● TASK TO CARRY OUT: Locate the string "behaviour" throughout the material and copy every line in which it occurs.

● EXERCISE INPUT:
☆ ☆ ☆ ☆
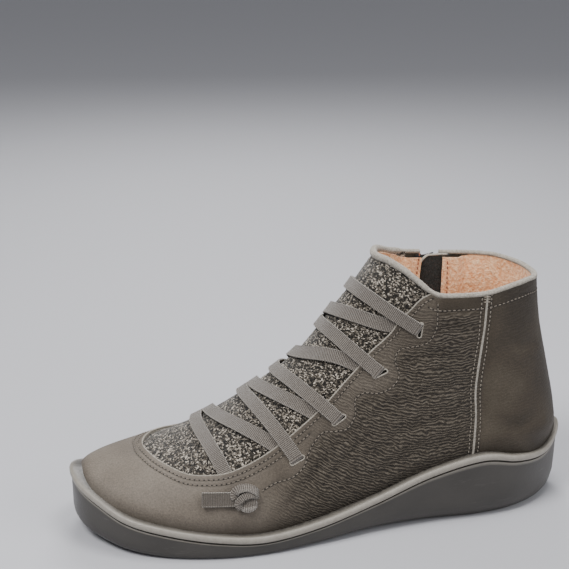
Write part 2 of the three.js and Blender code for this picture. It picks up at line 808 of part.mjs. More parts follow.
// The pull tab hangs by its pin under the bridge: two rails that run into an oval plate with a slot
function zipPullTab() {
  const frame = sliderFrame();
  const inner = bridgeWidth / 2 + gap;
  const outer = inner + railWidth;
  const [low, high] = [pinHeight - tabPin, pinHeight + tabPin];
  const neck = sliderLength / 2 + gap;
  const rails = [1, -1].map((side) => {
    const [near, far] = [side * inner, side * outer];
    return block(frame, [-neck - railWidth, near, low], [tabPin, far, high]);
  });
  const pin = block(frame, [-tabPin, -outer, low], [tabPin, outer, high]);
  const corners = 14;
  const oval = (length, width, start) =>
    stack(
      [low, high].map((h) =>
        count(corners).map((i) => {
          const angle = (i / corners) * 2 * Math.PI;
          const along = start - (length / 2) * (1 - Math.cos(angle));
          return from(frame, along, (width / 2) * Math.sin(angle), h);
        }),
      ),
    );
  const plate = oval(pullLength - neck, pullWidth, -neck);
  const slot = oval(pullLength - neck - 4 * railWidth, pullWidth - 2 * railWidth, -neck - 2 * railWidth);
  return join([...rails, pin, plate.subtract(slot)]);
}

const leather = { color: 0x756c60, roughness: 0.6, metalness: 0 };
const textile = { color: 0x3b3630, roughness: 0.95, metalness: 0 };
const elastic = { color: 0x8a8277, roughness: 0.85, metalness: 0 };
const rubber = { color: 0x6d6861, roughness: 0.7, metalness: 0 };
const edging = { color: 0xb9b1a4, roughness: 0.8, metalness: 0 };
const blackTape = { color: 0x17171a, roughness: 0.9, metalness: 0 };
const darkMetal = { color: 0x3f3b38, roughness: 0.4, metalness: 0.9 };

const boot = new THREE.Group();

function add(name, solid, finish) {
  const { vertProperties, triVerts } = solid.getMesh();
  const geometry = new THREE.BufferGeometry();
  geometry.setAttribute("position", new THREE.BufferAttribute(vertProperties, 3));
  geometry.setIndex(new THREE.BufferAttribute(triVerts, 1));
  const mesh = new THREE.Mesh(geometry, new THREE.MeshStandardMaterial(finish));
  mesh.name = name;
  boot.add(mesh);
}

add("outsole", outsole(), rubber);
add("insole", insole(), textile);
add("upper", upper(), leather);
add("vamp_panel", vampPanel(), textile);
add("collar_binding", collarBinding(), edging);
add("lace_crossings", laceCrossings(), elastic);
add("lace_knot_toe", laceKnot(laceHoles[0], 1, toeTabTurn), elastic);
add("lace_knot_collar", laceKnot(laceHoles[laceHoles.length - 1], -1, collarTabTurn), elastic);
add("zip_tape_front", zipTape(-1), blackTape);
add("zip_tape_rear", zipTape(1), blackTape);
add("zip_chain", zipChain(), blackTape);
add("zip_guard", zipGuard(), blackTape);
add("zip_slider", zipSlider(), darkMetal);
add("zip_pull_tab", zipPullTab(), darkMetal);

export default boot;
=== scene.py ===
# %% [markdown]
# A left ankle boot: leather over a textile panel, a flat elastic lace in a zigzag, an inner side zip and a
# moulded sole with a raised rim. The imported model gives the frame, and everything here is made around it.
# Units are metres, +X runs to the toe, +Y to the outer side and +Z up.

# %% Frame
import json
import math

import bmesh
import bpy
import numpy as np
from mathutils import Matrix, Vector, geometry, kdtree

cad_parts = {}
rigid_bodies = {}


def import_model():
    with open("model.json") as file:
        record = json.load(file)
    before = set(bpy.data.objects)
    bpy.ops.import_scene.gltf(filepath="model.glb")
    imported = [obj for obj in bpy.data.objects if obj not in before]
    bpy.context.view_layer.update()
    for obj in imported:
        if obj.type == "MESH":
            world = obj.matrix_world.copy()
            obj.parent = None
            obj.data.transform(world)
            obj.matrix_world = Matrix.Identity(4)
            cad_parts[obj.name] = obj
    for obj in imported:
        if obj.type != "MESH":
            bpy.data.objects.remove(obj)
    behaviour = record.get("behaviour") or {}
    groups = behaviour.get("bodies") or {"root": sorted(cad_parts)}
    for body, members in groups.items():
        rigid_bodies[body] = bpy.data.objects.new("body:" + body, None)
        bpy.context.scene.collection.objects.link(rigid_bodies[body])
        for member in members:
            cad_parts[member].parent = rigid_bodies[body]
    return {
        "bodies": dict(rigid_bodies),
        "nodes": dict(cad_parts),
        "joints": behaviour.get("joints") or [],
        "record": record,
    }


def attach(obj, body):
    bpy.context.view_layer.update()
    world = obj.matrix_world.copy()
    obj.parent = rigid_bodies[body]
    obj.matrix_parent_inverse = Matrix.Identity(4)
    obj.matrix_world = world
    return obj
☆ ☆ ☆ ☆
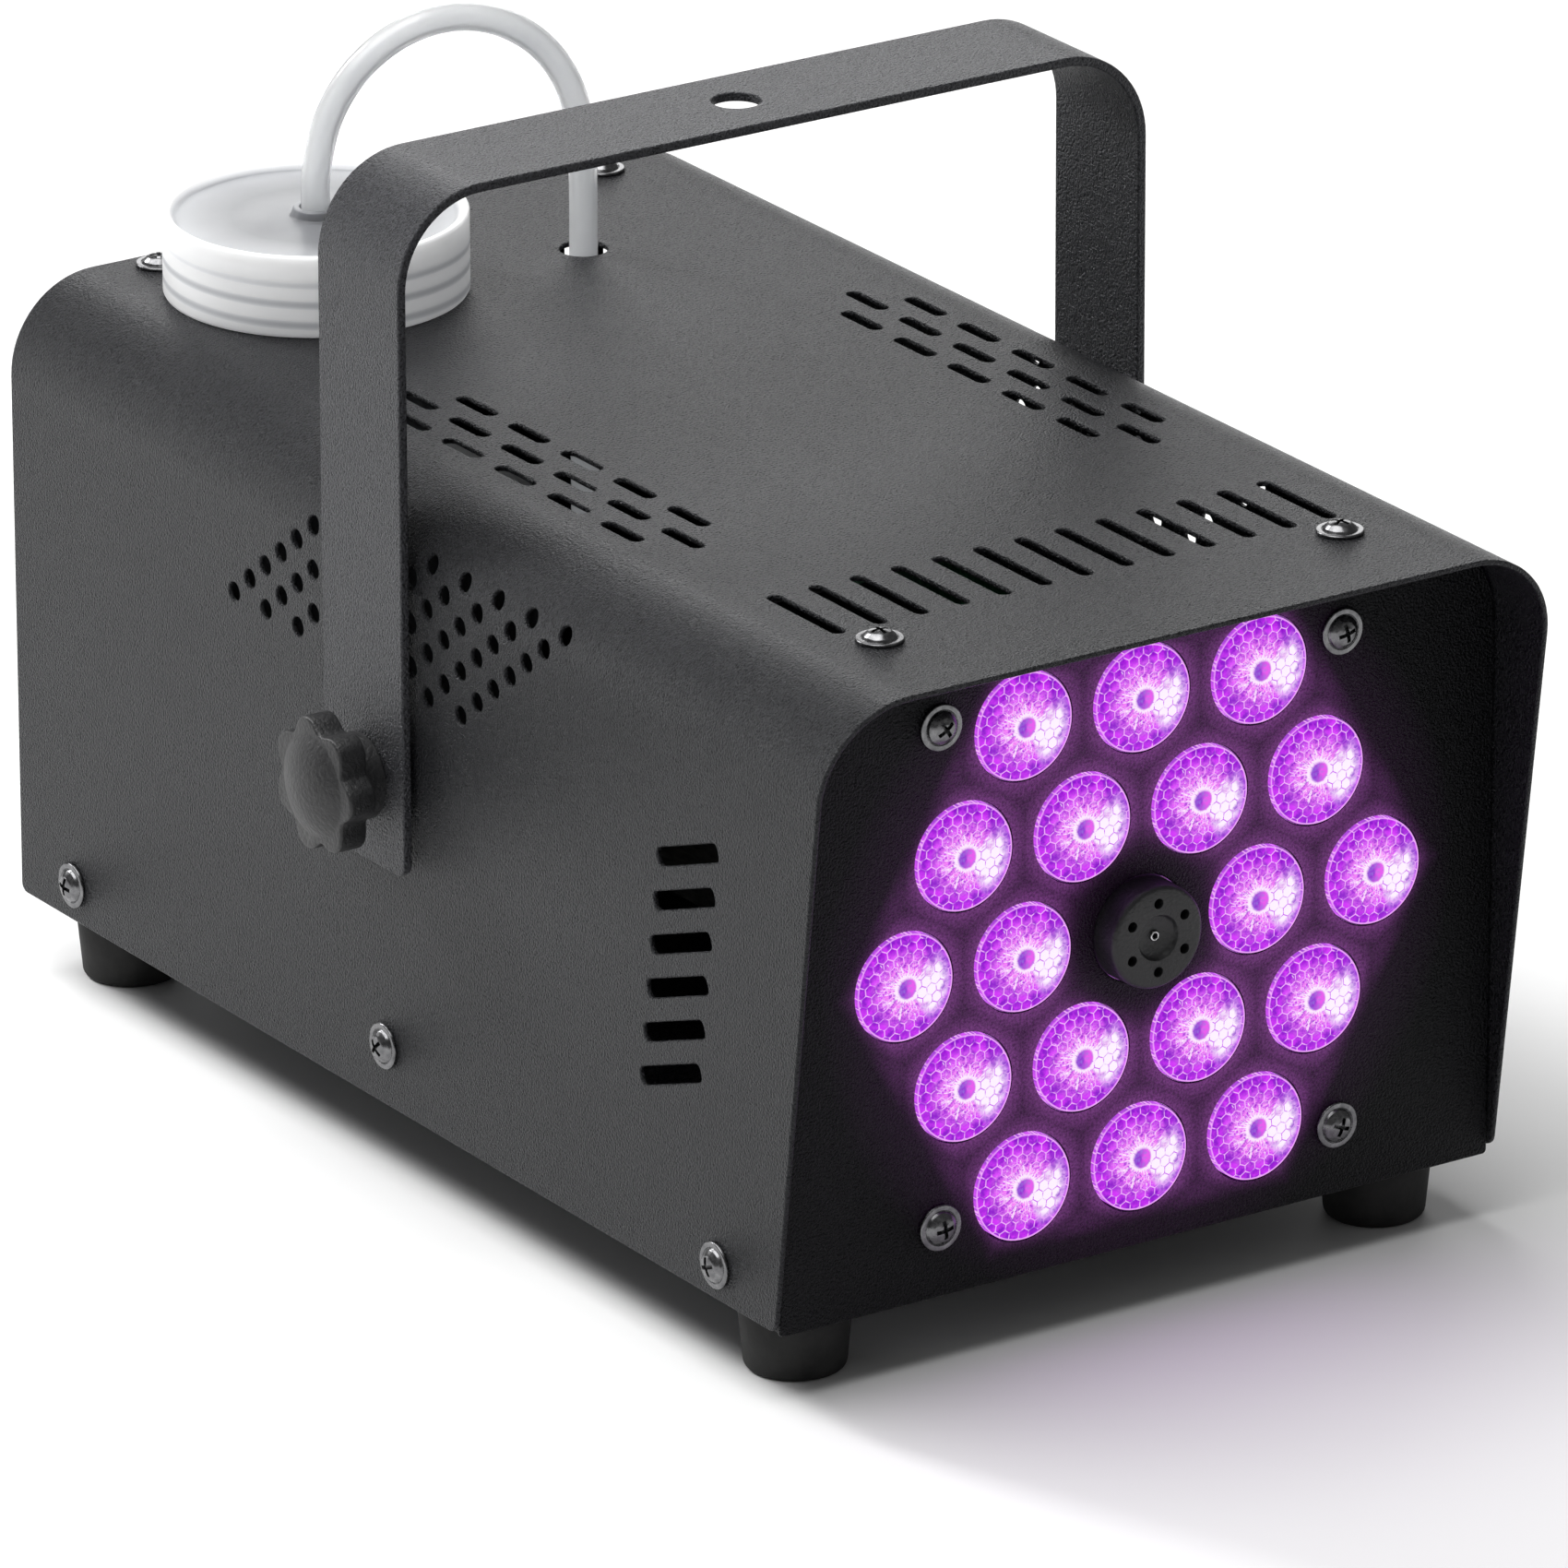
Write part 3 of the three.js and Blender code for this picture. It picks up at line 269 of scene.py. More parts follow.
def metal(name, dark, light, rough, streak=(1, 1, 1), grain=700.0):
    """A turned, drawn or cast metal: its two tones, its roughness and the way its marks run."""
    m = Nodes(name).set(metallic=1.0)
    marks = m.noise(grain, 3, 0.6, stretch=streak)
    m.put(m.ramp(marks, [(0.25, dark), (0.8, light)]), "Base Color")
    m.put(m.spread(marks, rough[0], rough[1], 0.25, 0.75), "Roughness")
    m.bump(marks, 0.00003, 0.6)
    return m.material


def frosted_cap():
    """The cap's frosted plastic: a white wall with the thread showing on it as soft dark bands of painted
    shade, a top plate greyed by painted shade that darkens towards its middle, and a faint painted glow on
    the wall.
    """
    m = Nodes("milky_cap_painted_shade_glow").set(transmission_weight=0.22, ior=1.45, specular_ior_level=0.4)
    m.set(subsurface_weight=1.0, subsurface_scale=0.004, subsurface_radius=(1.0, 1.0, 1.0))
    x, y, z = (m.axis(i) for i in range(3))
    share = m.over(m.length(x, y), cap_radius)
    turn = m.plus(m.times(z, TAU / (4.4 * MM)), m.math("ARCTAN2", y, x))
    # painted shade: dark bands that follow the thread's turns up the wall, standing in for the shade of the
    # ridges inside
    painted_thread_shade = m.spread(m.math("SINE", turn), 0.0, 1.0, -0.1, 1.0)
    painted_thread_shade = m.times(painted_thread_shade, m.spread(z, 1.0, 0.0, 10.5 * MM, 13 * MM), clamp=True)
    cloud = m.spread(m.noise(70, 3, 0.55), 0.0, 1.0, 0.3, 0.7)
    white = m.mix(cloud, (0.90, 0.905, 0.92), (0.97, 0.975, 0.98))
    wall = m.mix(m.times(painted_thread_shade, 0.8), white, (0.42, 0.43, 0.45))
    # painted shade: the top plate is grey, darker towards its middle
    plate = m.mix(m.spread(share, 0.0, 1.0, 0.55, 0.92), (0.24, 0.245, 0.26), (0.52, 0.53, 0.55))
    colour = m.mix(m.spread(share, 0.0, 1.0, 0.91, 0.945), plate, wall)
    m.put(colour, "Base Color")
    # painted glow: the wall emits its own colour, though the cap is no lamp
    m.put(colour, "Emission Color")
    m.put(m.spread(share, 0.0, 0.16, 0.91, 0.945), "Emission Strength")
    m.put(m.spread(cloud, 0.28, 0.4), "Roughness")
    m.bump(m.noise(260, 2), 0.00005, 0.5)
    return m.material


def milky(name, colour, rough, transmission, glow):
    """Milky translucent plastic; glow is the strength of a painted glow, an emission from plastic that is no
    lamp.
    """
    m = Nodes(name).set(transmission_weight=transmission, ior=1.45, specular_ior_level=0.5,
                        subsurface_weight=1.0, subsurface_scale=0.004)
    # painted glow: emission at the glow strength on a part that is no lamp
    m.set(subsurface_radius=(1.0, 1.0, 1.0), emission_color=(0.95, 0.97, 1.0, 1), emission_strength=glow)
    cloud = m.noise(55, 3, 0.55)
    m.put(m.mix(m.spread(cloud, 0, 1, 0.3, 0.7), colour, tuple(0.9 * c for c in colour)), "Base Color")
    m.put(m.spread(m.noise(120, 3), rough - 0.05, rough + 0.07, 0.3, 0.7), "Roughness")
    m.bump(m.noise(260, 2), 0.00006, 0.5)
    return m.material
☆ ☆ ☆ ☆
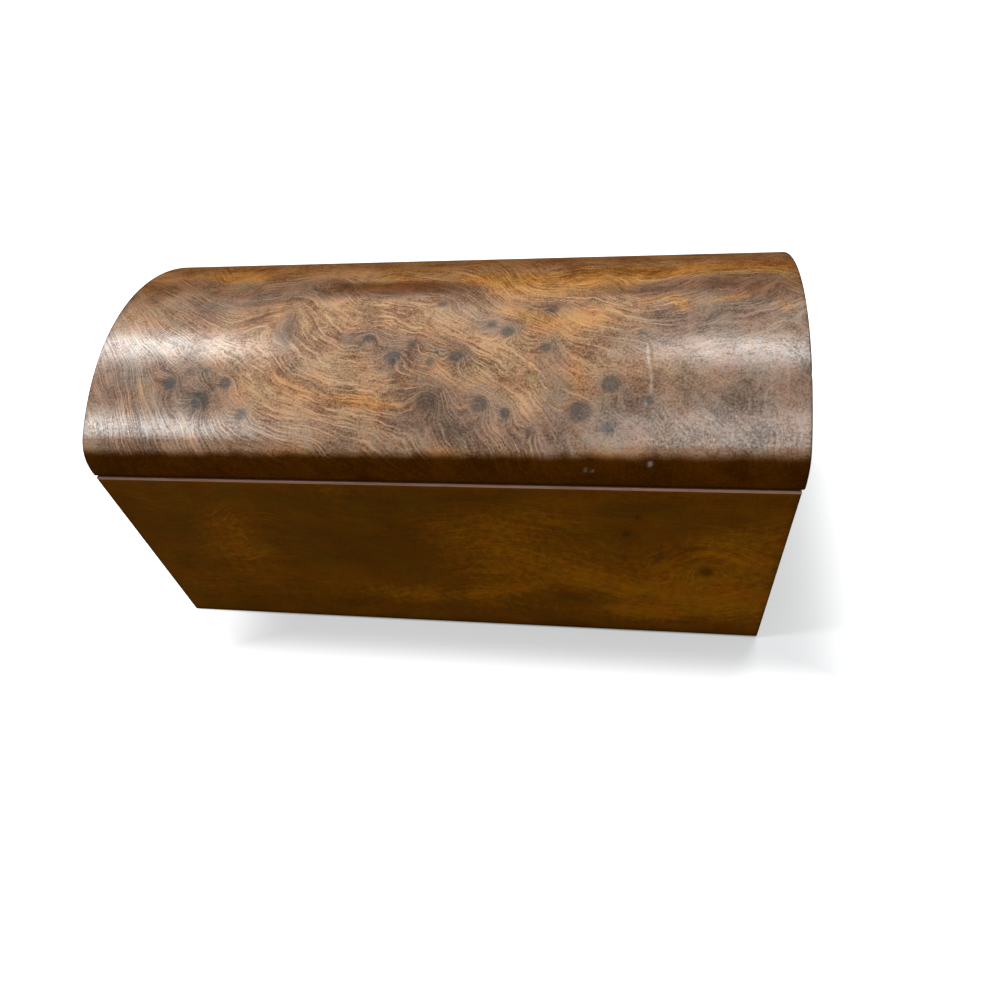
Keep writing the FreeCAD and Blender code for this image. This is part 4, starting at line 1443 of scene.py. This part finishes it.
☆ ☆ ☆ ☆
● SOLUTION FOR THIS PROBLEM:
    behaviour = record.get("behaviour") or {}
    groups = behaviour.get("bodies") or {"root": sorted(cad_parts)}
        "joints": behaviour.get("joints") or [],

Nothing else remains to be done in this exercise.